>> start DATA SECTION
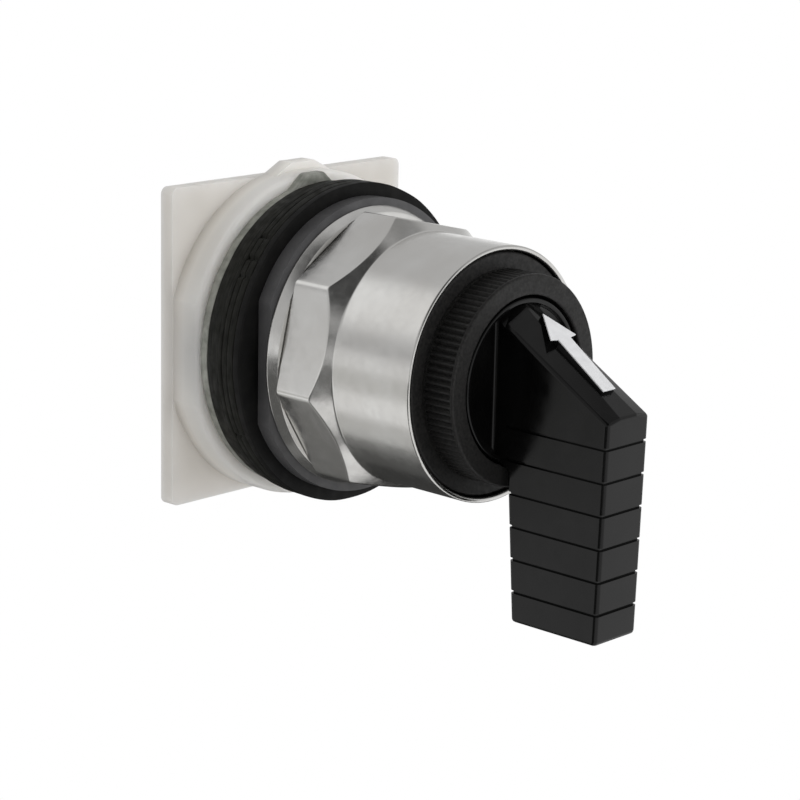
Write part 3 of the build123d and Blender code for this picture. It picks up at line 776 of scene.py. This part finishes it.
def uneven_rim(waves, nicks):
    """A radius_at function for a rim with small waves and nicks."""
    def radius_at(angle, radius, _):
        if radius == GASKET_BORE_R:
            return radius
        for middle, depth in nicks:
            away = abs((degrees(angle) - middle + 180) % 360 - 180) / NICK_HALF_ANGLE
            radius -= depth * max(0, 1 - away)
        return radius + sum(size * sin(count * angle + phase) for count, size, phase in waves)

    return radius_at


def add_gaskets():
    """The five gaskets, with soft edges and slightly uneven rims, two of them nicked."""
    draw = random.Random(7)
    for node, back_r, front_r, material, nicked in GASKETS:
        waves = [(count, draw.uniform(-WAVE_HEIGHT, WAVE_HEIGHT), draw.uniform(0, 2 * pi))
                 for count in WAVE_COUNTS]
        back, front = stations(node)
        back = max(back, WASHER_FRONT) + GASKET_GAP
        front -= GASKET_GAP
        profile = rounded([(GASKET_BORE_R, back, 0), (back_r, back, GASKET_EDGE_R),
                           (front_r, front, GASKET_EDGE_R), (GASKET_BORE_R, front, 0)], RIM_STEPS)
        rim = uneven_rim(waves, NICKS if nicked else ())
        gasket = new_object(node + "_skin", turned(node, profile, RIM_SIDES, rim), material)
        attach(gasket, "housing")
        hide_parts(node)


add_knob(node_materials["knob"])
add_arrow(node_materials["arrow_insert"])
add_ring_nut(chrome)
add_washer(node_materials["locating_washer"])
add_gaskets()


# Floor, light and camera, in metres but for the lamp and the camera

FLOOR_HEIGHT = -0.16
FLOOR_HALF = 3.0
FLAG_HEIGHT = -0.155
SENSOR_MM = 36

# Name, lowest corner, highest corner and tone of each card that the chrome mirrors
FLAGS = [
    ("dark_flag", (0.03, -0.03), (0.60, 0.60), 0.045),
    ("dusk_flag", (-0.025, -0.03), (0.03, 0.60), 0.10),
    ("half_flag", (-0.06, -0.03), (-0.025, 0.60), 0.22),
    ("grey_flag", (-0.145, 0.05), (-0.06, 0.25), 0.62),
    ("front_flag", (-1.8, -1.8), (-0.28, -0.28), 0.16),
    ("left_flag", (-1.8, -0.27), (-0.24, 0.045), 0.13),
    ("near_left_flag", (-0.24, -0.10), (-0.06, 0.045), 0.13),
    ("far_grey_flag", (-1.6, 0.27), (-0.30, 1.5), 0.66),
]

# Direction, angles of its middle and edge in degrees, and added brightness
PATCHES = [
    ((-0.42, 0.68, 0.60), 8, 24, 0.42),
    ((-0.24, -0.56, 0.79), 20, 38, -0.55),
    ((-0.80, -0.60, 0.10), 6, 20, -0.42),
    ((0.54, -0.20, 0.81), 6, 18, -0.30),
    ((-0.73, 0.68, 0.03), 6, 15, -0.13),
]
DARKEST = 0.06


def seen_directly(nodes, links):
    """1 for camera, glossy and transmission rays, so that metal shows what the camera sees."""
    path = nodes.new("ShaderNodeLightPath")
    seen = path.outputs["Is Camera Ray"]
    for kind in ("Is Glossy Ray", "Is Transmission Ray"):
        either = nodes.new("ShaderNodeMath")
        either.operation = "MAXIMUM"
        links.new(seen, either.inputs[0])
        links.new(path.outputs[kind], either.inputs[1])
        seen = either.outputs["Value"]
    return seen


def level_mesh(name, low, high, height):
    """A level rectangle, in metres."""
    mesh = bpy.data.meshes.new(name)
    corners = [(low[0], low[1]), (high[0], low[1]), (high[0], high[1]), (low[0], high[1])]
    mesh.from_pydata([(x, y, height) for x, y in corners], [], [(0, 1, 2, 3)])
    return mesh


def add_floor():
    """A pale floor well below the head, which its panel holds in the air."""
    material = bpy.data.materials.new("studio_floor")
    material.use_nodes = True
    nodes = material.node_tree.nodes
    links = material.node_tree.links
    matt = nodes["Principled BSDF"]
    matt.inputs["Base Color"].default_value = (0.8, 0.8, 0.8, 1)
    matt.inputs["Roughness"].default_value = 0.8
    white = nodes.new("ShaderNodeEmission")
    mix = nodes.new("ShaderNodeMixShader")
    links.new(seen_directly(nodes, links), mix.inputs["Fac"])
    links.new(matt.outputs["BSDF"], mix.inputs[1])
    links.new(white.outputs["Emission"], mix.inputs[2])
    links.new(mix.outputs["Shader"], nodes["Material Output"].inputs["Surface"])
    mesh = level_mesh("floor", (-FLOOR_HALF, -FLOOR_HALF), (FLOOR_HALF, FLOOR_HALF), FLOOR_HEIGHT)
    new_object("floor", mesh, material)


def add_flag(name, low, high, tone):
    """A studio card out of the camera's sight, whose tone shows in the chrome."""
    material = bpy.data.materials.new(name)
    material.use_nodes = True
    nodes = material.node_tree.nodes
    links = material.node_tree.links
    card = nodes.new("ShaderNodeEmission")
    card.inputs["Color"].default_value = (tone, tone, 0.98 * tone, 1)
    links.new(card.outputs["Emission"], nodes["Material Output"].inputs["Surface"])
    flag = new_object(name, level_mesh(name, low, high, FLAG_HEIGHT), material)
    flag.visible_camera = False
    flag.visible_diffuse = False
    flag.visible_shadow = False


def sky_patch(nodes, links, direction, patch):
    """Added brightness round one direction, from its middle out to its edge in degrees."""
    toward, middle, edge, amount = patch
    facing = nodes.new("ShaderNodeVectorMath")
    facing.operation = "DOT_PRODUCT"
    facing.inputs[1].default_value = Vector(toward).normalized()
    links.new(direction, facing.inputs[0])
    span = nodes.new("ShaderNodeMapRange")
    span.interpolation_type = "SMOOTHSTEP"
    span.inputs["From Min"].default_value = cos(radians(edge))
    span.inputs["From Max"].default_value = cos(radians(middle))
    span.inputs["To Min"].default_value = 0
    span.inputs["To Max"].default_value = amount
    links.new(facing.outputs["Value"], span.inputs["Value"])
    return span.outputs["Result"]


def add_world(light, sky, horizon):
    """White up to the horizon, a grey tent above it with brighter and darker patches."""
    world = bpy.data.worlds.new("studio")
    world.use_nodes = True
    nodes = world.node_tree.nodes
    links = world.node_tree.links
    direction = nodes.new("ShaderNodeTexCoord").outputs["Generated"]
    split = nodes.new("ShaderNodeSeparateXYZ")
    links.new(direction, split.inputs["Vector"])
    rise = nodes.new("ShaderNodeMapRange")
    rise.interpolation_type = "SMOOTHSTEP"
    rise.inputs["From Min"].default_value = horizon[0]
    rise.inputs["From Max"].default_value = horizon[1]
    rise.inputs["To Min"].default_value = 1
    rise.inputs["To Max"].default_value = sky
    links.new(split.outputs["Z"], rise.inputs["Value"])
    level = rise.outputs["Result"]
    for patch in PATCHES:
        total = nodes.new("ShaderNodeMath")
        links.new(level, total.inputs[0])
        links.new(sky_patch(nodes, links, direction, patch), total.inputs[1])
        level = total.outputs["Value"]
    floored = nodes.new("ShaderNodeMath")
    floored.operation = "MAXIMUM"
    floored.inputs[1].default_value = DARKEST
    links.new(level, floored.inputs[0])
    tent = nodes["Background"]
    tent.inputs["Strength"].default_value = light
    tent.inputs["Color"].default_value = (1.0, 0.985, 0.965, 1)
    backdrop = nodes.new("ShaderNodeBackground")
    backdrop.inputs["Color"].default_value = (1, 1, 1, 1)
    links.new(floored.outputs["Value"], backdrop.inputs["Strength"])
    mix = nodes.new("ShaderNodeMixShader")
    links.new(seen_directly(nodes, links), mix.inputs["Fac"])
    links.new(tent.outputs["Background"], mix.inputs[1])
    links.new(backdrop.outputs["Background"], mix.inputs[2])
    links.new(mix.outputs["Shader"], nodes["World Output"].inputs["Surface"])
    bpy.context.scene.world = world


def add_softbox(name, place_mm, aim_mm, width_mm, height_mm, watts):
    """A rectangular soft light that faces a point of the object."""
    light = bpy.data.lights.new(name, "AREA")
    light.shape = "RECTANGLE"
    light.size = width_mm * MM
    light.size_y = height_mm * MM
    light.energy = watts
    lamp = bpy.data.objects.new(name, light)
    place = Vector(place_mm) * MM
    aim = Vector(aim_mm) * MM
    lamp.location = place
    lamp.rotation_euler = (aim - place).to_track_quat("-Z", "Y").to_euler()
    lamp.visible_glossy = False
    bpy.context.collection.objects.link(lamp)


def add_camera(place_mm, azimuth, elevation, roll, focal_px, frame_px):
    """The photograph's camera: azimuth from -Y towards +X, elevation down, roll clockwise."""
    turn = Matrix.Rotation(radians(azimuth), 4, "Z")
    tilt = Matrix.Rotation(radians(90 - elevation), 4, "X")
    level = Matrix.Rotation(radians(roll), 4, "Z")
    camera = bpy.data.cameras.new("camera")
    camera.sensor_width = SENSOR_MM
    camera.lens = SENSOR_MM * focal_px / frame_px
    camera.clip_start = 0.01
    viewer = bpy.data.objects.new("camera", camera)
    viewer.matrix_world = Matrix.Translation(Vector(place_mm) * MM) @ turn @ tilt @ level
    bpy.context.collection.objects.link(viewer)
    bpy.context.scene.camera = viewer


add_floor()
for flag in FLAGS:
    add_flag(*flag)
add_world(light=0.62, sky=0.60, horizon=(0.06, 0.2))
add_softbox("front", place_mm=(150, -560, 160), aim_mm=(0, -20, 0), width_mm=500, height_mm=400,
            watts=1.9)
add_camera((-259.59, -257.37, 80.61), azimuth=-47.041, elevation=13.809, roll=1.226,
           focal_px=2681.4, frame_px=800)
bpy.context.scene.view_settings.view_transform = "Standard"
>> end DATA SECTION
### THE TASK
Scan the data above and copy every line with "scene" in it.

### THE OUTPUT
Write part 3 of the build123d and Blender code for this picture. It picks up at line 776 of scene.py. This part finishes it.
    bpy.context.scene.world = world
    bpy.context.scene.camera = viewer
bpy.context.scene.view_settings.view_transform = "Standard"